Of course – some of that dust was purposefully raised, in the course of telling a ripping good yarn for the price of one thin dime. They had not the luxury of being able to wait and see, to consider events steadily or see them whole. They were also not able to thoroughly fact-check the back-stories alleged by some of their most famous heroes – say, Buffalo Bill Cody, or Wild Bill Hickok, or cared very little others were out and out criminals and sociopaths.
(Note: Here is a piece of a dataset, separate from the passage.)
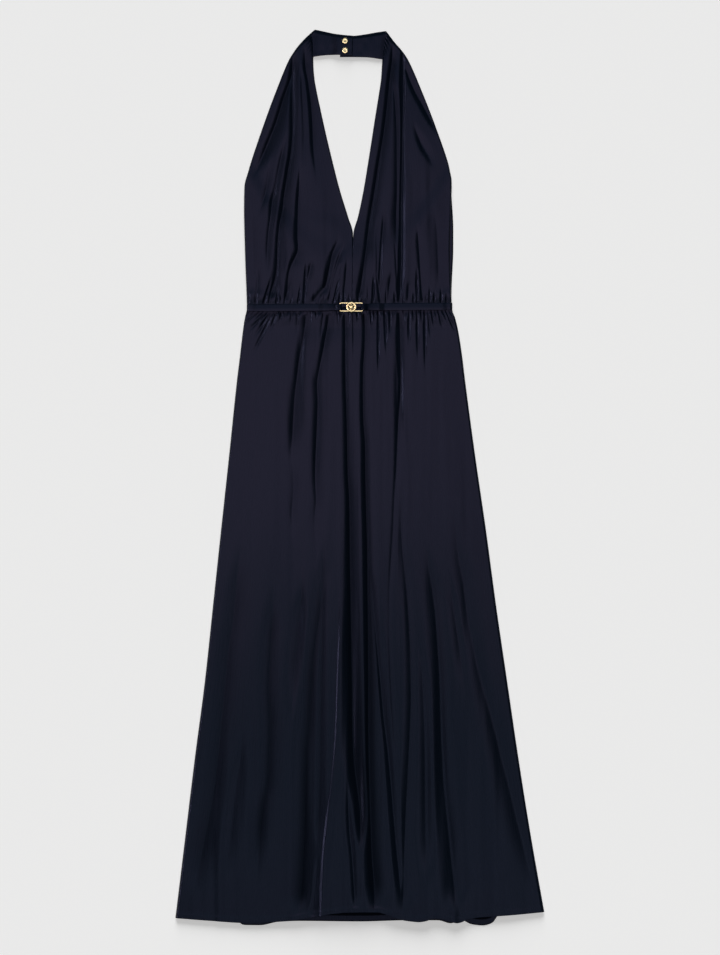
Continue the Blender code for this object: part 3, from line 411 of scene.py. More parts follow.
leftFolds = table(foldColumns, [
    ((-109.6, 1424, -117.8, 1392, -127.2, 1366, -141.4, 1321, -155.6, 1286, -170, 1251, -179, 1230), 2.2, 5,
      1.3, 14, 24, 60, 0.15),
    ((-111, 1452, -113, 1416, -114.3, 1390, -113.4, 1357, -112.8, 1319, -115.5, 1277, -120.2, 1248, -127,
      1206, -129.7, 1182, -135.5, 1152, -137.9, 1123, -139, 1088, -141.4, 1069, -148, 1046, -152, 1026), 2.6,
      5.5, 1.4, 13, 44, 20, 0.2),
    ((-139, 1090, -134.4, 1050, -129, 1027), 1.5, 5, 1, 9, 30, 6, 0.1),
    ((-92.5, 1460, -91.9, 1420, -87.2, 1390, -82.5, 1354, -80.2, 1319, -79, 1284, -75.4, 1253, -72, 1215),
      2, 5, 1.1, 13, 44, 100, 0.15),
    ((-100.2, 1427, -98, 1390, -96.7, 1366, -94.3, 1296, -96.7, 1240), 1, 5, 1.2, 9, 30, 70, 0.1),
    ((-100, 1270, -101.3, 1230, -103.8, 1182, -104.9, 1136, -103.9, 1116, -108.4, 1102, -115.5, 1088, -120.3,
      1069, -121.4, 1050, -127, 1027), 1.7, 4, 1.7, 12, 70, 8, 0.1),
    ((-146, 1268, -150.9, 1248, -157.9, 1206, -162.7, 1192, -169, 1165), 1.2, 5, 1, 11, 40, 40, 0.1),
    ((-119, 1312, -122.6, 1300, -129.7, 1274, -135.5, 1248, -142.6, 1211, -146.2, 1194, -149.7, 1164, -153.3,
      1135, -154.4, 1107, -153.3, 1065), 1.6, 4.5, 1.4, 12, 50, 60, 0.1),
    ((-35.6, 1140, -37.8, 1130, -47.2, 1107, -53, 1079, -58.9, 1055, -70.8, 1041, -81, 1027), 2.3, 5, 1.2,
      12, 40, 5, 0.2),
    ((-26.5, 1130, -28.2, 1121, -35.3, 1105, -42.4, 1083, -47.2, 1064, -53, 1027), 1.7, 4, 1, 9, 36, 6,
      0.15),
    ((-32.6, 1095, -35.3, 1083, -42.4, 1060, -48.5, 1030), 1.1, 3.5, 1, 6, 14, 6, 0.1),
    ((-21.8, 1102, -24.8, 1069, -27.6, 1029), 1.2, 4, 1, 7, 26, 8, 0.1),
    ((-80.5, 1100, -82.5, 1088, -87.3, 1069, -91.9, 1050, -89.3, 1026), 1.6, 5, 1, 9, 18, 6, 0.1),
    ((-181, 1200, -179, 1120, -176, 1050), 0.7, 6, 1, 14, 60, 40, 0.1),
    ((-170, 1090, -170.5, 1056, -176, 1027), 1, 4, 1, 8, 26, 6, 0.1),
])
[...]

Or that others –like the small landowners and homesteaders who came out on the wrong side of something like the Johnson County War were not, and had experienced the bad fortune of being relatively voiceless in a contest where the other party had the bigger public megaphone. (And that much of their output is hideously racist by modern attitudes should go without saying.) They also were guilty of creating or flat-out exaggerating every convention imaginable regarding cowboys; who were usually plain old working men of every color, performing backbreaking and/or totally boring labor – but they did it in the open air, and from the backs of horses, which must have looked pretty good from the perspective of a factory hand or clerk back east.

Still – Buntline and his ilk set the stage for the enduring image and conventions of the Old West: timeless stories and stock characters, which were lovingly sent up in a movie like Rustler’s Rhapsody. Even so, it was vision of the Wild, Wild West which gripped our grandparents and great grandparents in print, entranced our parents at the movies … and had us glued to the television.

But you know what? The real Wild West was even more incredible than Ned Buntline ever dreamed.